> REQUIRED TASK: Your task is to return, exactly, the run of lines starting at the line holding "# Teeth on the" and ending at the line holding "cad_parts[obj.name] = obj", both ends included and no other lines.

> DATASET SECTION:
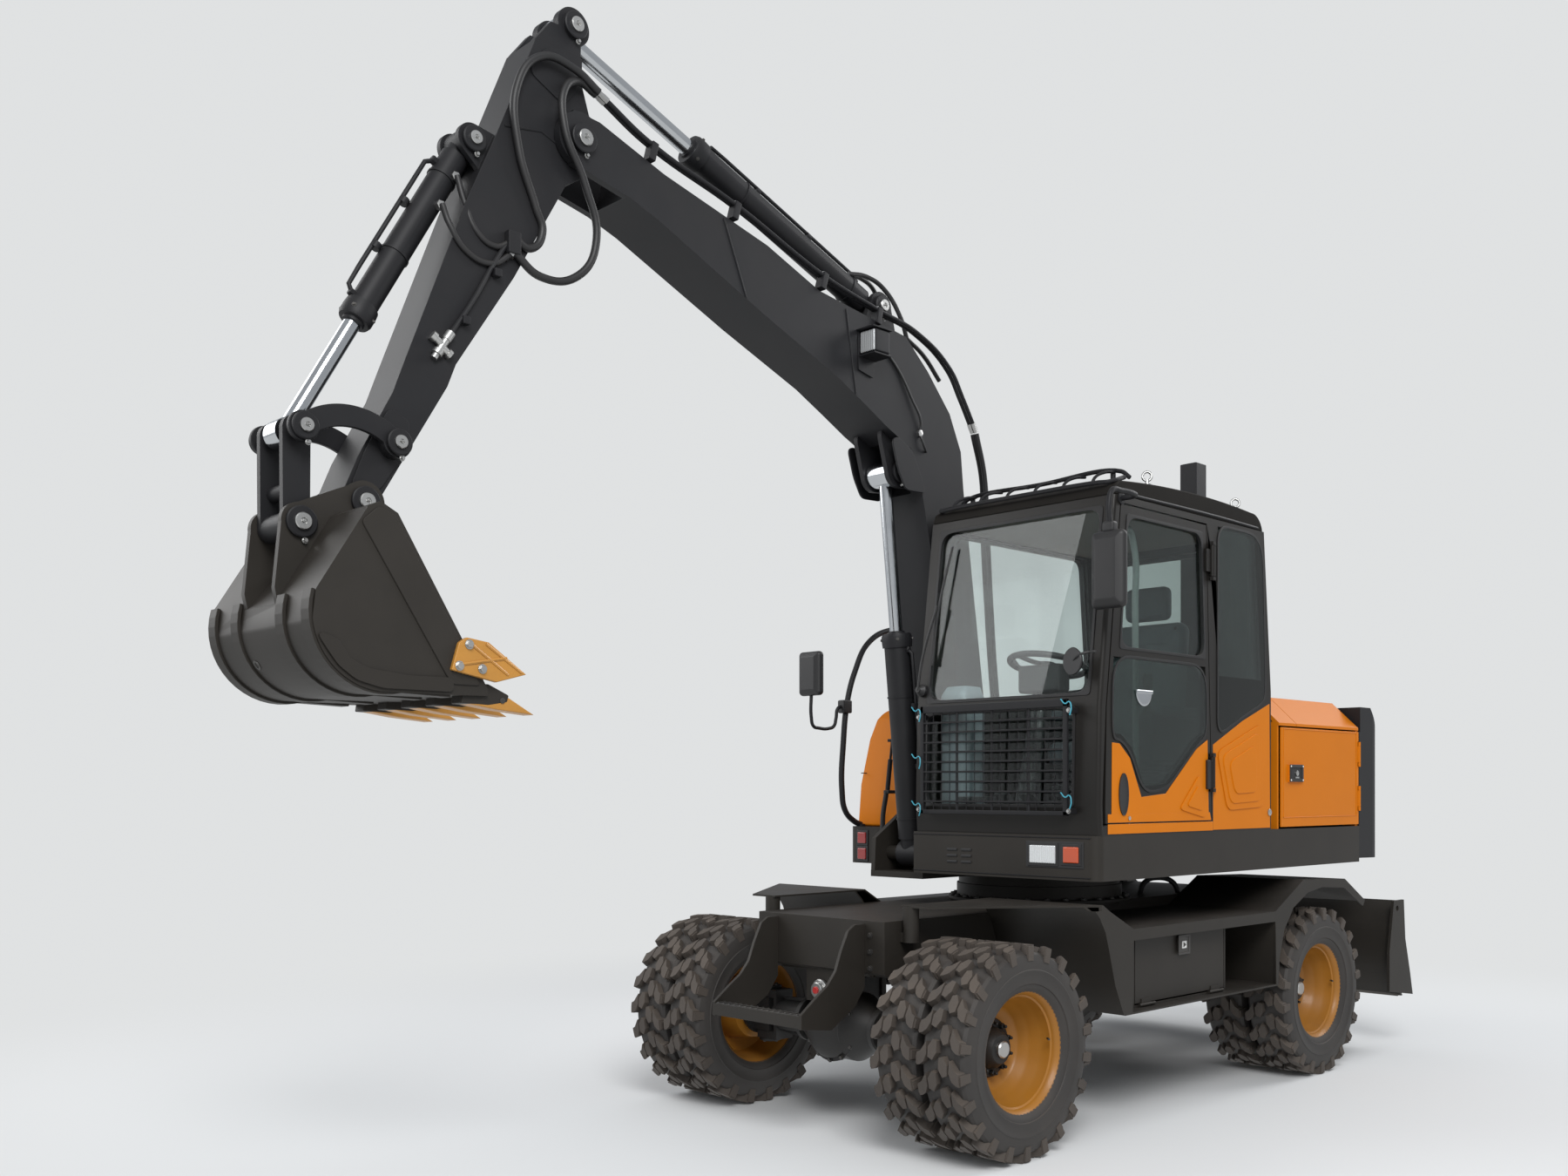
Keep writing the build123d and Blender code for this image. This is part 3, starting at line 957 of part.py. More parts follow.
with BuildPart() as bucket:
    with BuildSketch(side(GEAR_X + BUCKET_HALF)) as outline:
        with BuildLine():
            bucket_side()
        make_face()
    extrude(outline.sketch, amount=2 * BUCKET_HALF)
    with BuildSketch(side(GEAR_X + BUCKET_HALF - BUCKET_T)) as hollow:
        with BuildLine():
            bucket_side()
        make_face()
        offset(amount=-BUCKET_T, kind=Kind.INTERSECTION, mode=Mode.REPLACE)
        with BuildLine():
            Polyline((LIP[0] - 110, LIP[1] + BUCKET_T - 1), (FLOOR[0] + 40, FLOOR[1] + BUCKET_T),
                     (BROW[0] + 25, BROW[1] - BUCKET_T), (BROW[0] - 80, BROW[1] - BUCKET_T),
                     close=True)
        make_face()
    extrude(hollow.sketch, amount=2 * (BUCKET_HALF - BUCKET_T), mode=Mode.SUBTRACT)
    plate([*SADDLE, (3560, 2270), (3560, BROW[1] + 90), (3990, BROW[1] + 90), (3990, SADDLE[0][1])],
          GEAR_X + EAR_IN, GEAR_X - EAR_IN, Mode.SUBTRACT)
    plate([*SADDLE, (3633, 2247), (3807, 2186), (3893, 2068)], GEAR_X + EAR_IN, GEAR_X - EAR_IN)
    for span in mirrored_pair(EAR_IN, EAR_IN + EAR_T, GEAR_X):
        plate([(3560, 2440), (3600, 2190), (3820, 2180), (3915, 2070), (3924, 2080), (3935, 2130),
               (3912, 2360), (3860, 2418), (3640, 2520)], *span)
        bar(STICK_END, 72, *span)
        bar(BUCKET_KNEE, 66, *span)
    for span in mirrored_pair(EAR_IN, EAR_IN + EAR_T + 4, GEAR_X):
        bar(BUCKET_KNEE, SMALL_PIN_R + 8, *span)
    bar(STICK_END, PIN_R + PIN_FIT, GEAR_X + 300, GEAR_X - 300, Mode.SUBTRACT)
finish(bucket, "bucket")

# Teeth on the lip and cutters on the side plates.
TEETH = 5
with BuildPart() as bucket_teeth:
    for number in range(TEETH):
        x = GEAR_X - BUCKET_HALF + 50 + number * (2 * BUCKET_HALF - 100) / (TEETH - 1)
        plate([(3114, 1735), (3215, 1790), (LIP[0], LIP[1] + 26), LIP, along(LIP, FLOOR, 70),
               (3400, 1768), (3271, 1749)], x + 34, x - 34)
    for sign in (-1, 1):
        faces = sorted((GEAR_X + sign * BUCKET_HALF, GEAR_X + sign * (BUCKET_HALF + 20)))
        plate([(3432, 1967), (3403, 1986), (3318, 1975), (3169, 1873), (3288, 1840), (3460, 1873)],
              faces[1], faces[0])
finish(bucket_teeth, "bucket_teeth")
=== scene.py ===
import bpy, bmesh, json, math
from mathutils import Matrix, Vector
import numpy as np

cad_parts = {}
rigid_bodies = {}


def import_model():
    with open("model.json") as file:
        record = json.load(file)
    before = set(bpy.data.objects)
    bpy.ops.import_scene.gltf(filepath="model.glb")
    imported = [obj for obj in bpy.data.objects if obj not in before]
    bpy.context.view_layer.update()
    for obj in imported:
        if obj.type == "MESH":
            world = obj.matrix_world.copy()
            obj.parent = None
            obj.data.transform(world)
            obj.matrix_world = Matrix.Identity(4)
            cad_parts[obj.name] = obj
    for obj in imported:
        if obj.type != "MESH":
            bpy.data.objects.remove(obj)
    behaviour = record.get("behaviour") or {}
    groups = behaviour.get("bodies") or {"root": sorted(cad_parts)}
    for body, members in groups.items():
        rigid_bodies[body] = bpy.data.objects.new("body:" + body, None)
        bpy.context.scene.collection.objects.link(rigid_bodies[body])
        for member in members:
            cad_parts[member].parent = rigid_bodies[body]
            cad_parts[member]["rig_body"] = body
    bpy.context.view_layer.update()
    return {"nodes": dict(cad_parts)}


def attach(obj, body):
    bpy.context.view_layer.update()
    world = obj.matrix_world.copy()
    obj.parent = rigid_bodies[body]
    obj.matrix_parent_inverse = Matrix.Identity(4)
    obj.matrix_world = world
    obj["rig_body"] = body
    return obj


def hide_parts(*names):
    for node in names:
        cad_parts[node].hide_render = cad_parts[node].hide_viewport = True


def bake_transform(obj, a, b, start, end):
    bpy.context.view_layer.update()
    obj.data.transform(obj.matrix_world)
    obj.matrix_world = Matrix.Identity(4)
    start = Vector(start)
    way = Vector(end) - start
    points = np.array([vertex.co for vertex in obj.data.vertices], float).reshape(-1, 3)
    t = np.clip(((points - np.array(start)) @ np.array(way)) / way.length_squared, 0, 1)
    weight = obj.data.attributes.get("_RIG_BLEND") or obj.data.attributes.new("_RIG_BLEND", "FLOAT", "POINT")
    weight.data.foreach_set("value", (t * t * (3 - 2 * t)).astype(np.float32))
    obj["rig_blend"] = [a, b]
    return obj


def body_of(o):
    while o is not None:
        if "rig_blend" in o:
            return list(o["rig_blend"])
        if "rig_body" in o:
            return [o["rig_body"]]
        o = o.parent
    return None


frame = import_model()
nodes = frame["nodes"]


# ------------------------------------------------------------------ studio
# A pale seamless floor under the machine, three soft lamps above it and a pale world, with
# the camera at a walker's eye height off the front left corner of the machine.
BACKDROP = (0.745, 0.758, 0.763, 1)
LAMPS = (("key", (7.5, -7.0, 8.5), 5.0, 950), ("fill", (-7.0, -6.0, 6.0), 6.0, 330),
         ("back", (3.0, 8.5, 8.0), 5.0, 450))
LAMP_AIM = Vector((0, 0, 1.5))


def add(tree, kind, feeds=None, **traits):
    """New shader node; feeds gives each named input its value or the socket that drives it."""
    node = tree.nodes.new("ShaderNode" + kind)
    for trait, value in traits.items():
        setattr(node, trait, value)
    for entry, value in (feeds or {}).items():
        if isinstance(value, bpy.types.NodeSocket):
            tree.links.new(value, node.inputs[entry])
        else:
            node.inputs[entry].default_value = value
    return node


def greater(tree, a, b):
    """The greater of two shader values."""
    return add(tree, "Math", {0: a, 1: b}, operation="MAXIMUM").outputs[0]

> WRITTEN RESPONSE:
# Teeth on the lip and cutters on the side plates.
TEETH = 5
with BuildPart() as bucket_teeth:
    for number in range(TEETH):
        x = GEAR_X - BUCKET_HALF + 50 + number * (2 * BUCKET_HALF - 100) / (TEETH - 1)
        plate([(3114, 1735), (3215, 1790), (LIP[0], LIP[1] + 26), LIP, along(LIP, FLOOR, 70),
               (3400, 1768), (3271, 1749)], x + 34, x - 34)
    for sign in (-1, 1):
        faces = sorted((GEAR_X + sign * BUCKET_HALF, GEAR_X + sign * (BUCKET_HALF + 20)))
        plate([(3432, 1967), (3403, 1986), (3318, 1975), (3169, 1873), (3288, 1840), (3460, 1873)],
              faces[1], faces[0])
finish(bucket_teeth, "bucket_teeth")
=== scene.py ===
import bpy, bmesh, json, math
from mathutils import Matrix, Vector
import numpy as np

cad_parts = {}
rigid_bodies = {}


def import_model():
    with open("model.json") as file:
        record = json.load(file)
    before = set(bpy.data.objects)
    bpy.ops.import_scene.gltf(filepath="model.glb")
    imported = [obj for obj in bpy.data.objects if obj not in before]
    bpy.context.view_layer.update()
    for obj in imported:
        if obj.type == "MESH":
            world = obj.matrix_world.copy()
            obj.parent = None
            obj.data.transform(world)
            obj.matrix_world = Matrix.Identity(4)
            cad_parts[obj.name] = obj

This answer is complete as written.